Up to and including the line containing "rigid bodies that", please reproduce the lines of the listing below, starting from the top.

## Information shown
----------
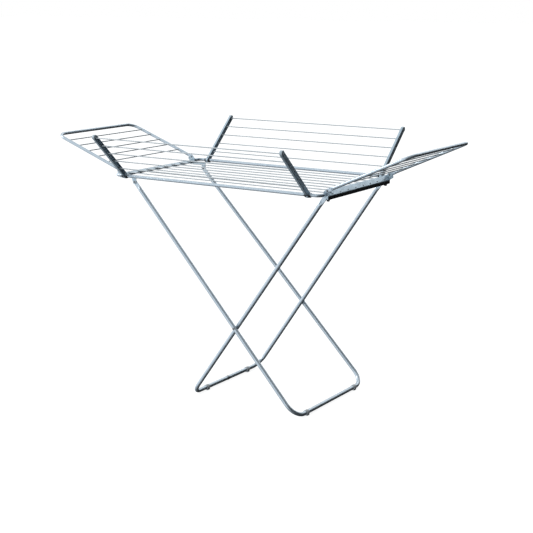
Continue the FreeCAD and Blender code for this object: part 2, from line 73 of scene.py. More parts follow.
class Body(Enum):
    """The rigid bodies that the pieces ride on."""

    OUTER_LEGS = "outer_legs"
    INNER_LEGS = "inner_legs"
    DECK = "deck"
    FRONT_FLAP = "front_flap"
    REAR_FLAP = "rear_flap"
    LEFT_WING = "left_wing"
    RIGHT_WING = "right_wing"


class Slot(Enum):
    """The record's material slots."""

    TUBE = "tube_paint"
    SHEET = "sheet_paint"
    ROD = "rod_coating"
    CAP = "cap_plastic"
    CLIP = "clip_plastic"
    RIVET = "rivet_steel"
    SPRING = "spring_wire"
    BRACKET = "bracket_steel"


# ---------------------------------------------------------------- node building
# A Mix node has several sockets of each name, so its colour sockets are found by number.
MIX_FACTOR, MIX_FIRST, MIX_SECOND, MIX_RESULT = 0, 6, 7, 2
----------
## Correct output
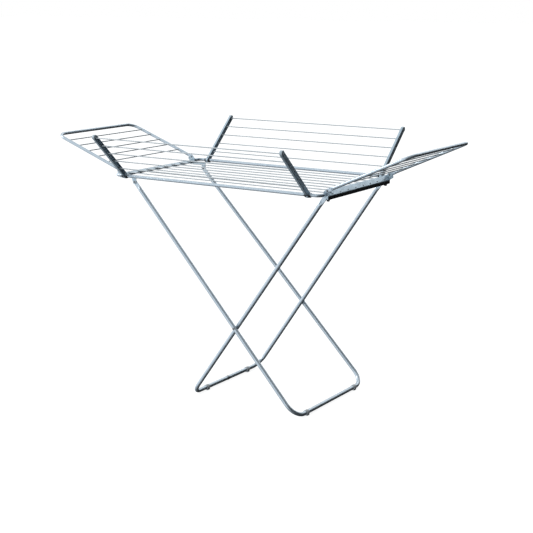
Continue the FreeCAD and Blender code for this object: part 2, from line 73 of scene.py. More parts follow.
class Body(Enum):
    """The rigid bodies that the pieces ride on."""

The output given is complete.